Phuong Nguyen
Phuong Nguyen

Reputation: 909

Linux kernel module - accessing memory mapping

I'm running into some odd issue on kernel module load that I'm suspecting having to do with linking and loading. How to I programmatically figure out the address of each section after they are loaded in memory (from inside the module itself). Like where is .bss / .data / .text and so on.

From reading this article https://lwn.net/Articles/90913/

It is sorta in the directly that I'm looking for.

Upvotes: 1

Views: 2499

Answers (3)

peachykeen
peachykeen

Reputation: 4411

While this question is five years old, I thought I would contribute my two-cents. I was able to access the kernel's sections in a sort of hack-y way inspired by Alex Hoppus' answer. I don't advocate doing things this way, unless you are writing the kernel module to debug things or understand the kernel etc.

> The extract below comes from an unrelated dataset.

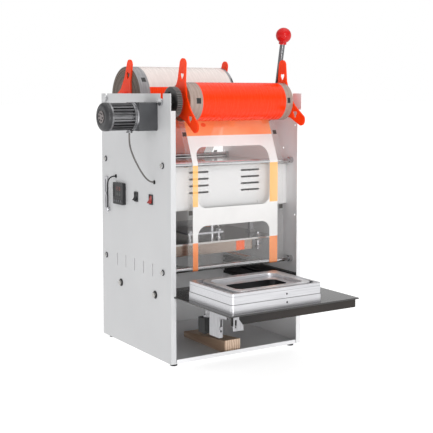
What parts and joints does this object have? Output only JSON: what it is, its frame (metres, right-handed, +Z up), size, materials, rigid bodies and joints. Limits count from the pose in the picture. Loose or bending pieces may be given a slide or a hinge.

Anyway, I copy the following two structs into my module to help resolve incomplete types.

struct module_sect_attr {
    struct module_attribute mattr;
    char *name;
    unsigned long address;
};

struct module_sect_attrs {
    struct attribute_group grp;
    unsigned int nsections;
    struct module_sect_attr attrs[0];
};

Then, in my module initialization function, I do the following to get the section addresses.

unsigned long   text      = 0;
unsigned int    nsections = 0;
unsigned int    i;
struct module_sect_attr* sect_attr;

nsections = THIS_MODULE->sect_attrs->nsections;
sect_attr = THIS_MODULE->sect_attrs->attrs;

for (i = 0; i < nsections; i++) {
    if (strcmp((sect_attr + i)->name, ".text") == 0)
    text = (sect_attr + i)->address;
}

Finally, it should be noted that if you are looking for the address of .rodata, .bss, or .data you will need to define constant global variables, uninitialized global variables, or regular global variables, respectively, if you don't want those sections to be omitted.

Upvotes: 1

Alex Hoppus
Alex Hoppus

Reputation: 3935

You can see the sections begin addresses like this from userspace (need root permissions):

sudo cat /sys/module/<modulename>/sections/.text

I have browsed how syfs retrieves this addresses, and i found the following: There is a section attributes in struct module

309         /* Section attributes */
310         struct module_sect_attrs *sect_attrs;

This attrs is a bunch of attr structs

1296 struct module_sect_attrs {
1297         struct attribute_group grp;
1298         unsigned int nsections;
1299         struct module_sect_attr attrs[0];
1300 };

where sect attr is the thing you are looking for

1290 struct module_sect_attr {
1291         struct module_attribute mattr;
1292         char *name;
1293         unsigned long address;

Upvotes: 3

Tsyvarev
Tsyvarev

Reputation: 66153

From the module's code THIS_MODULE macro is actually a pointer to the struct module object. Its module_init and module_core fields point to memory regions, where all module sections are loaded.

As I understand, sections division is inaccessible from the module code(struct load_info is dropped after module is loaded into memory). But having module's file you can easily deduce section's addresses after load:

module_init:
    - init sections with code (.init.text)
    - init sections with readonly data
    - init sections with writable data

module_core:
    - sections with code (.text)
    - sections with readonly data
    - sections with writable data

If several sections suit to one category, they are placed in the same order, as in the module's file.

Within module's code you can also print address of any its symbol, and after calculate start of the section, contained this symbol.